Les incidents de ce jeudi interviennent donc dans un contexte géopolitique très tendu entre les États-Unis et leurs alliés sunnites dans le Golfe (à commencer par l’Arabie Saoudite) d’un côté et l’Iran chiite de l’autre, qui soutient notamment les rebelles Houthis au Yémen, opposé à la coalition arabe menée par Riyad.

Le 8 mai 2018, Donald Trump a annoncé la sortie des États-Unis de l’accord nucléaire signé en 2015 par son prédécesseur, Barack Obama, et a annoncé la relance des sanctions économiques contre Téhéran.

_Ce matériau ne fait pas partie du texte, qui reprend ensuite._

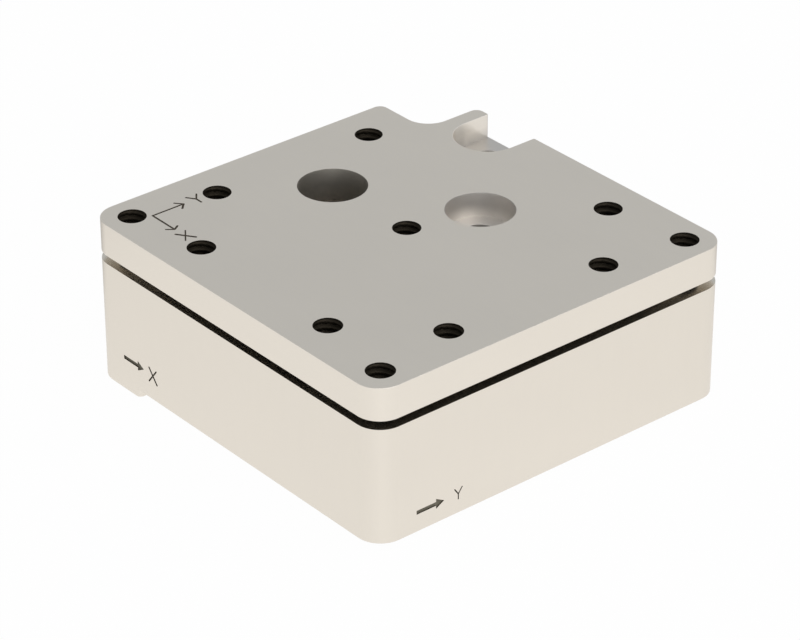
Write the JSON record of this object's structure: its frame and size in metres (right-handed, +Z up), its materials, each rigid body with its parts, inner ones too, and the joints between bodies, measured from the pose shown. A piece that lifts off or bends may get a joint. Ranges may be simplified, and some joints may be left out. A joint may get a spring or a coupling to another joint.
{
  "type": "piezo scanner stage",
  "caption": "Small square two-axis piezo scanning stage: a drilled moving top plate over a base with hidden flexure leaves, levers and piezo stacks.",
  "frame": {"origin": "middle of the underside, on the surface that the stage stands on", "axes": "+Z up, out of the moving top plate; +X and +Y are the two scan directions, as the arrows on the stage point; the rear slot is at +Y and the cut-away corner at -X +Y"},
  "size_m": [0.025, 0.025, 0.01],
  "materials": {
    "body_metal": "satin, warm grey conversion coat",
    "plate_metal": "satin, fine ground top face",
    "flexure_steel": "wire-cut, fine matt",
    "screw_steel": "dark machined",
    "ball_steel": "polished",
    "piezo_ceramic": "coated fired ceramic",
    "cap_ceramic": "ground fired ceramic",
    "board_laminate": "solder mask",
    "terminal_brass": "bright drawn",
    "grommet_rubber": "matt"
  },
  "bodies": {
    "base": {"base_frame": "body_metal", "bottom_cover": "body_metal", "cover_screw_1": "screw_steel", "cover_screw_2": "screw_steel", "cover_screw_3": "screw_steel", "cover_screw_4": "screw_steel", "x_leaf_1": "flexure_steel", "x_leaf_2": "flexure_steel", "x_leaf_3": "flexure_steel", "x_leaf_4": "flexure_steel", "x_piezo_stack": "piezo_ceramic", "x_rear_cap": "cap_ceramic", "x_front_cap": "cap_ceramic", "x_contact_ball": "ball_steel", "x_preload_screw": "screw_steel", "terminal_board": "board_laminate", "terminal_pin_1": "terminal_brass", "terminal_pin_2": "terminal_brass", "terminal_pin_3": "terminal_brass", "terminal_pin_4": "terminal_brass", "lead_grommet": "grommet_rubber"},
    "x_stage": {"x_carriage": "body_metal", "y_leaf_1": "flexure_steel", "y_leaf_2": "flexure_steel", "y_leaf_3": "flexure_steel", "y_leaf_4": "flexure_steel", "y_piezo_stack": "piezo_ceramic", "y_rear_cap": "cap_ceramic", "y_front_cap": "cap_ceramic", "y_contact_ball": "ball_steel", "y_preload_screw": "screw_steel"},
    "y_stage": {"y_platform": "body_metal", "top_plate": "plate_metal", "plate_screw_1": "screw_steel", "plate_screw_2": "screw_steel", "plate_screw_3": "screw_steel", "plate_screw_4": "screw_steel", "plate_pin_1": "screw_steel", "plate_pin_2": "screw_steel"},
    "x_lever_arm": {"x_lever": "flexure_steel"},
    "y_lever_arm": {"y_lever": "flexure_steel"}
  },
  "joints": [
    {"name": "x_scan", "type": "slide", "parent": "base", "child": "x_stage", "axis": [1, 0, 0], "range_m": [0, 0.00005], "stiffness_N_per_m": 200},
    {"name": "y_scan", "type": "slide", "parent": "x_stage", "child": "y_stage", "axis": [0, 1, 0], "range_m": [0, 0.00005], "stiffness_N_per_m": 200},
    {"name": "x_lever_hinge", "type": "hinge", "parent": "base", "child": "x_lever_arm", "pos_m": [0.00666, -0.009, 0.00285], "axis": [0, 0, -1], "range_deg": [0, 0.32]},
    {"name": "y_lever_hinge", "type": "hinge", "parent": "x_stage", "child": "y_lever_arm", "pos_m": [-0.008, 0.00406, 0.00285], "axis": [0, 0, 1], "range_deg": [0, 0.32]}
  ],
  "couplings": [
    {"joint": "x_lever_hinge", "follows": "x_scan", "rad_per_m": 89.286},
    {"joint": "y_lever_hinge", "follows": "y_scan", "rad_per_m": 89.286}
  ]
}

Le 8 mai 2019, un an après, l’Iran a annoncé qu’il suspendait «certains» de «ses engagements». Depuis, le bras de fer entre Washington et Téhéran évolue entre menaces et tentatives d’apaisement. Le 13 mai, les Saoudiens ont dénoncé le sabotage de quatre navires commerciaux, dont trois pétroliers (deux saoudiens, un émirati et un norvégien) stationnés aux Émirats Arabes Unis. John Bolton, conseiller à la sécurité de la Maison blanche, a jugé le 29 mai que ces incidents étaient «très certainement dus» à des mines iraniennes. Mercredi 12 juin, les rebelles Houthis soutenus par Téhéran ont revendiqué le tir d’un missile contre l’aéroport saoudien d’Abha, Riyad menaçant de riposter...

Le clan des « durs » pourrait s'imposer à Téhéran, balayant le camp des modérés, représentés par le président Hassan Rohani, qui avait tout misé sur l’accord sur le nucléaire.

Et il y a aussi à Washington des jusqu’au-boutistes, comme le secrétaire d’Etat Mike Pompeo et le conseiller à la sécurité nationale John Bolton, prêts à aller très loin pour faire chuter le régime de Téhéran.

De plus cette attaque dans un passage maritime stratégique mondiale a de graves conséquences sur l'économie iranienne. Elle a immédiatement fait grimper les prix du pétrole.

Le PIB iranien devrait chuter de 6 % cette année, après un plongeon de près de 4 % en 2018, selon le Fonds monétaire international.

Paris, Berlin et Londres semblent impuissantes à agir face aux sanctions américaines, même si elles ont tenté en début d'année de lancer un mécanisme de troc censé aider l'Iran. Les trois capitales européennes exhortent Téhéran à continuer de respecter l'accord malgré tout.